About Achyutananda Meher
Founder of Measurely
Achyutananda Meher is the founder of Measurely. He created the platform to make business and financial calculations accessible to entrepreneurs worldwide.
Frequently Asked Questions
What is a cash flow forecast?
A cash flow forecast is a financial tool that predicts the money flowing in and out of your business over a future period. It helps you anticipate cash shortages, plan for growth, and make informed spending decisions.
How do you forecast cash flow?
To forecast cash flow, start with your opening balance, add expected revenue and other income, subtract anticipated expenses, loan repayments, and taxes. The result is your net cash flow. Add this to your opening balance to get your closing balance for each month.
Why is cash flow important?
Cash flow is the lifeblood of any business. Without sufficient cash, you cannot pay employees, suppliers, or creditors. Even profitable businesses can fail if their cash flow is poorly managed.
What is the difference between profit and cash flow?
Profit is revenue minus expenses on paper, regardless of when money changes hands. Cash flow tracks actual cash timing. A profitable business can have negative cash flow due to late payments or large upfront costs.
How often should businesses update cash flow forecasts?
Established businesses should update at least monthly. Fast-growing or cash-tight businesses should update weekly.

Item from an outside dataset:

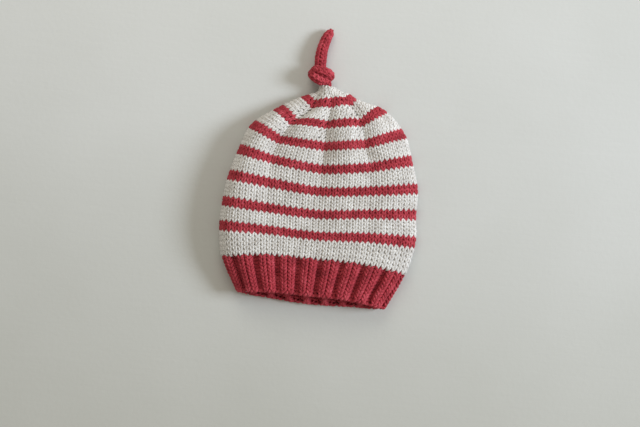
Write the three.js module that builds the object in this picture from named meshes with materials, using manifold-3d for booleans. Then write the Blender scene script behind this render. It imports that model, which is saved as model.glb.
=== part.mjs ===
import * as THREE from "three";
import { LoftGeometry } from "three/addons/geometries/LoftGeometry.js";
import { mergeVertices } from "three/addons/utils/BufferGeometryUtils.js";
import Module from "manifold-3d";

// A striped knitted baby cap lying flat, with a knotted cord at the top.
// Millimetres. +Y runs from the brim to the crown, +Z points up from the surface it lies on.

// Driving dimensions
const ROUND_HEIGHT = 3.1;
const RED_ROUND_HEIGHT = 3.6;
const WHITE_ROUND_HEIGHT = 2.85;
const RIB_ROUNDS = 10;
const BOTTOM_WHITE_ROUNDS = 5;
const RED_ROUNDS = 2;
const WHITE_ROUNDS = 4;
const RED_STRIPES = 7;
const FLAT_WIDTH = 160;
const LOFT = 26;
const KNIT_WALL = 3;
const RIB_COUNT = 18;
const RIB_DEPTH = 2.2;
const GROOVE_SHARE = 0.38;
const GATHER_DEPTH = 6;
const GATHER_FADE = 1.6;
const SEAM_GAP = 0.3;
const GATHERED_SEAM_GAP = 0.5;
const CORD_RADIUS = 3.3;
const REST_STRIPE_NUMBER = 4;

// Sizes that follow from them
const RIB_HEIGHT = RIB_ROUNDS * ROUND_HEIGHT;
const BOTTOM_WHITE_HEIGHT = BOTTOM_WHITE_ROUNDS * ROUND_HEIGHT;
const RED_HEIGHT = RED_ROUNDS * RED_ROUND_HEIGHT;
const WHITE_HEIGHT = WHITE_ROUNDS * WHITE_ROUND_HEIGHT;
const CAP_LENGTH = RIB_HEIGHT + BOTTOM_WHITE_HEIGHT + RED_STRIPES * (RED_HEIGHT + WHITE_HEIGHT);

// The crown is knitted in eight sectors. Sector edges 1, 2 and 3 show on the upper side.
const SECTORS = 8;
const FIRST_EDGE_INDEX = 1;
const LAST_EDGE_INDEX = 3;
const FRONT_SPAN_COUNT = 4;
const RIGHT_FOLD_INDEX = 4;
const LEFT_FOLD_INDEX = 8;

// Mesh fineness
const STEPS_PER_SECTOR = 8;
const FOLD_BUNCHING = 1.5;
const STEPS_PER_RIB = 6;
const RIB_RINGS = [0, 0.16, 1];
const BODY_RINGS = [0, 1];
const CROWN_RINGS = [0, 0.5, 1];
const TRACE_STEP_COUNT = 48;
const CORD_SIDE_COUNT = 10;
const NORMAL_STEP_SHARE = 0.04;
const NORMAL_STEP_SECTORS = 0.3;
const MERGE_DISTANCE = 1e-4;

// Plan of the upper side, one row per section. "at" is the share of the cap length measured
// along the fabric. x is a share of FLAT_WIDTH and y of CAP_LENGTH, for the left fold, the
// three sector edges and the right fold.
const PLAN_COLUMNS = [
  "at", "leftX", "leftY", "edge1X", "edge1Y", "edge2X", "edge2Y", "edge3X", "edge3Y", "rightX", "rightY",
];
const PLAN_ROWS = [
  [0.000, -0.393, 0.010, -0.219, 0.025, -0.013, 0.021, 0.195, 0.010, 0.378, -0.023],
  [0.175, -0.482, 0.165, -0.247, 0.189, 0.000, 0.184, 0.249, 0.174, 0.468, 0.139],
  [0.281, -0.501, 0.304, -0.254, 0.298, 0.004, 0.285, 0.261, 0.293, 0.506, 0.286],
  [0.386, -0.495, 0.416, -0.257, 0.396, 0.001, 0.383, 0.257, 0.400, 0.500, 0.412],
  [0.491, -0.474, 0.538, -0.258, 0.512, 0.001, 0.488, 0.256, 0.505, 0.500, 0.532],
  [0.596, -0.433, 0.659, -0.252, 0.620, 0.003, 0.588, 0.247, 0.613, 0.462, 0.661],
  [0.702, -0.375, 0.782, -0.218, 0.712, 0.008, 0.696, 0.217, 0.721, 0.413, 0.785],
  [0.807, -0.248, 0.868, -0.159, 0.808, 0.013, 0.799, 0.191, 0.825, 0.296, 0.894],
  [0.895, -0.134, 0.924, -0.070, 0.876, 0.027, 0.884, 0.134, 0.906, 0.157, 0.932],
  [0.936, -0.092, 0.939, -0.055, 0.917, 0.023, 0.929, 0.090, 0.940, 0.118, 0.954],
  [0.960, -0.050, 0.954, -0.035, 0.945, 0.012, 0.950, 0.060, 0.955, 0.078, 0.962],
  [1.000, -0.043, 0.980, -0.029, 0.980, 0.000, 0.980, 0.029, 0.980, 0.041, 0.980],
];

// How the lying cap stands up, one row per section. height and foldHeight are shares of LOFT,
// foldReach of FLAT_WIDTH and backDrop of CAP_LENGTH. leftFull and rightFull square the arch
// off, sag is how much of the relief across it follows, crease turns the rows from curves
// into straight runs between sector edges and gather is the share of GATHER_DEPTH.
const LOFT_COLUMNS = [
  "at", "height", "foldHeight", "foldReach", "leftFull", "rightFull", "sag", "backDrop", "crease", "gather",
];
const LOFT_ROWS = [
  [0.000, 0.84, 0.29, 0.055, 4.0, 2.6, 0.3, 0.040, 0.0, 0.00],
  [0.175, 0.92, 0.29, 0.055, 8.0, 2.8, 0.7, 0.012, 0.0, 0.00],
  [0.281, 0.97, 0.29, 0.055, 12.0, 3.0, 1.0, 0.000, 0.1, 0.10],
  [0.491, 1.00, 0.29, 0.055, 12.0, 3.0, 1.0, 0.000, 0.2, 0.35],
  [0.596, 1.00, 0.29, 0.055, 10.0, 3.0, 0.9, 0.000, 0.5, 0.70],
  [0.702, 0.98, 0.29, 0.055, 7.0, 2.8, 0.7, 0.000, 0.8, 1.00],
  [0.807, 0.92, 0.29, 0.050, 4.0, 2.4, 0.4, 0.000, 0.8, 0.80],
  [0.895, 0.74, 0.27, 0.045, 2.4, 2.1, 0.1, 0.000, 0.7, 0.45],
  [0.936, 0.64, 0.26, 0.043, 2.1, 2.0, 0.0, 0.000, 0.4, 0.25],
  [1.000, 0.51, 0.255, 0.041, 2.0, 2.0, 0.0, 0.000, 0.0, 0.00],
];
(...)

Frequent updates help catch issues early.
What is positive cash flow?
Positive cash flow means your business receives more cash than it spends over a period, giving you flexibility to reinvest, build reserves, or reduce debt.
What causes negative cash flow?
Common causes include seasonal revenue dips, late payments, rapid growth without capital, high debt payments, inventory overstock, and unexpected expenses.
Can small businesses use this calculator?
Yes. The cash flow forecast calculator is designed for businesses of all sizes, from freelancers to growing companies. Enter your specific numbers for custom projections.